Thanks for the response, and I really do appreciate your addressing the
technical aspects of the problem.  Comments:

> Here's the problem: The platform APIs that SWT is built on,
> require a parent when widgets are created (er....period).
> There were two choices, either mirror this in the API, or
> duplicate every bit of state the widget maintains so that
> the widget could exist in an un-parented state (state stored
> locally) or a parented state (state stored in the OS).

I understand well the problem (as does everyone else confronting this
issue), because by not solving it in the black-box of the SWT API wrapper
around the platform APIs, it is a problem that is propagated to the API
consumers to solve.  And that's exactly what I am doing -- wrapping the SWT
API in a manner that removes this requirement. It makes sense that the
decision was to have SWT is merely mirror the design of the underlying
platform components...though it would have been nice to improve on the
platform design. ;-)

> Even assuming that this could have been implemented without
> consistancy problems (and I have never seen evidence that *any*
> system that attempted to do this was 100% successful) it would
> have meant significant overhead in *every* widget API as the code
> checked which state it was in and handled the situations differently.
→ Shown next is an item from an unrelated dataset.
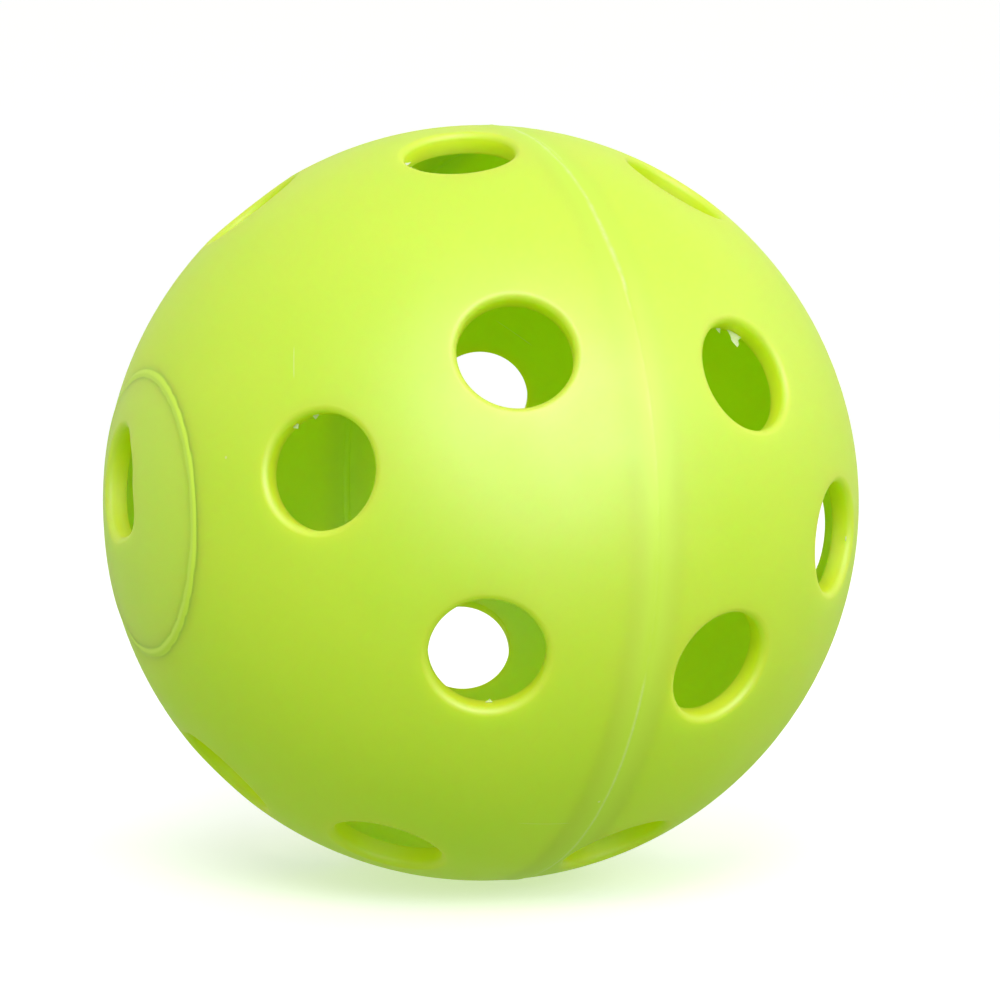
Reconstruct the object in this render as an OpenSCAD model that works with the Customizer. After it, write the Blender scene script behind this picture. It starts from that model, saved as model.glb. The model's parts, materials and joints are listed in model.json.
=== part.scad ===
// Indoor pickleball ball: two moulded half shells joined by a weld bead, drilled with round holes.
// Millimetres. Origin at the ball's centre, X through the two moulded poles, +Z up.

/* [Ball] */
// Outside diameter of the ball
ball_d = 74; // [73:0.5:75.5]
// Thickness of the plastic wall
wall = 2.1; // [1.8:0.1:2.6]

/* [Holes] */
// Diameter of each round hole
hole_d = 10.4; // [9.6:0.1:10.8]
// Radius of the rounding round each hole's outer edge
rim_round = 0.8; // [0.4:0.1:1]
// Holes in the ring nearest each pole
inner_count = 4; // [3:1:4]
// Holes in the ring nearest the seam, on each half
outer_count = 8; // [6:1:8]
// Angle from the pole hole to the four-hole ring
inner_polar = 45.7; // [44:0.1:47]
// Angle from the pole hole to the eight-hole ring on the ringed half
outer_polar_ringed = 73; // [71:0.1:73]
// Angle from the pole hole to the eight-hole ring on the plain half
outer_polar_plain = 70.8; // [70:0.1:73]

/* [Drilling] */
// Turn of the hole pattern about X, against the moulded halves
drill_roll = -1.8; // [-3:0.1:3]
// Turn of the hole pattern about Y, against the moulded halves
drill_pitch = 6.5; // [0:0.1:7]
// Turn of the hole pattern about Z, against the moulded halves
drill_yaw = -3.8; // [-5:0.1:0]
// Lean of the pole hole and four-hole ring on the ringed half, against its eight-hole ring
inner_lean = 2; // [0:0.1:3]
// Lean of the pole hole on the plain half towards -Y, against its rings of holes
pole_lean_plain = 4.8; // [0:0.1:6]
// How far single holes wander from even rings, from not at all to fully
wander = 1; // [0:0.1:1]
// Turn of the four-hole ring on the ringed half past midway between its neighbours
inner_shift_ringed = 4.9; // [0:0.1:6]
// Turn of the four-hole ring on the plain half past midway between its neighbours
inner_shift_plain = -0.3; // [-3:0.1:3]
// Turn of the eight-hole ring on the plain half against the one on the ringed half
outer_shift_plain = 0.9; // [-3:0.1:3]

/* [Weld] */
// Width of the fused bead along X
bead_w = 0.8; // [0.4:0.1:1]
// Height of the bead's crown over the outside of the ball
bead_rise = 0.12; // [0.05:0.01:0.2]
// Height of the bead inside the ball
bead_inner_rise = 0.4; // [0.2:0.05:0.5]

/* [Mould marks] */
// Angle from the pole to the middle of the raised ring on the ringed half
ring_polar = 20.8; // [19:0.1:22]
// Width of the raised ring
ring_w = 0.9; // [0.6:0.1:1.2]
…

This is terrific reason why the SWT API is a great the place to solve this
problem, rather than in a secondary wrapper that each consumer has to design
for themselves.  Chances are that this is going to be a challenge
redundantly addressed by multiple consumers of the API, and if it is that
difficult to get right, then solving the problem once for all consumers
within the SWT API could have saved a lot of work, and by your assertion, a
lot of failed projects.

> In addition, zero argument constructors are not a requirement
> for building automation. There has been extensive discussion
> of this in the SWT mailing list in the past. Both GUI builders,
> and "robots" can be/are being built on top of SWT in its current
> form. If you would like to turn the discussion to how this might
> be achieved, you're much more likely to get a constructive
> discussion going here.

Understood, but it creates hoops to jump through.  My statement wasn't that
building automation was impossible, it was that not providing zero argument
constructors is a detriment the SWT API's ease of use, specifically
eliminating the ability to use dynamic class instantiation with a
ClassLoader.  That's a powerful facility that the Java platform provides, it
would have been a good move not to eliminate it as a factory option for API
consumers.  Thanks for the tip on the previous discussion, although I'm
actually fairly aquainted with this problem already...there are two options:
1) widget wrappers or 2) carnal knowledge of the widgets you are creating,
which is a whole lot less powerful than being able to generically create
widget instances -- think persistence issues, etc.

Anyway, I do appreciate the response.  It appears that the issue of adding
zero-argument constructors is not up for discussion, so I don't suppose I
need to trouble the list with any more discussion on this topic.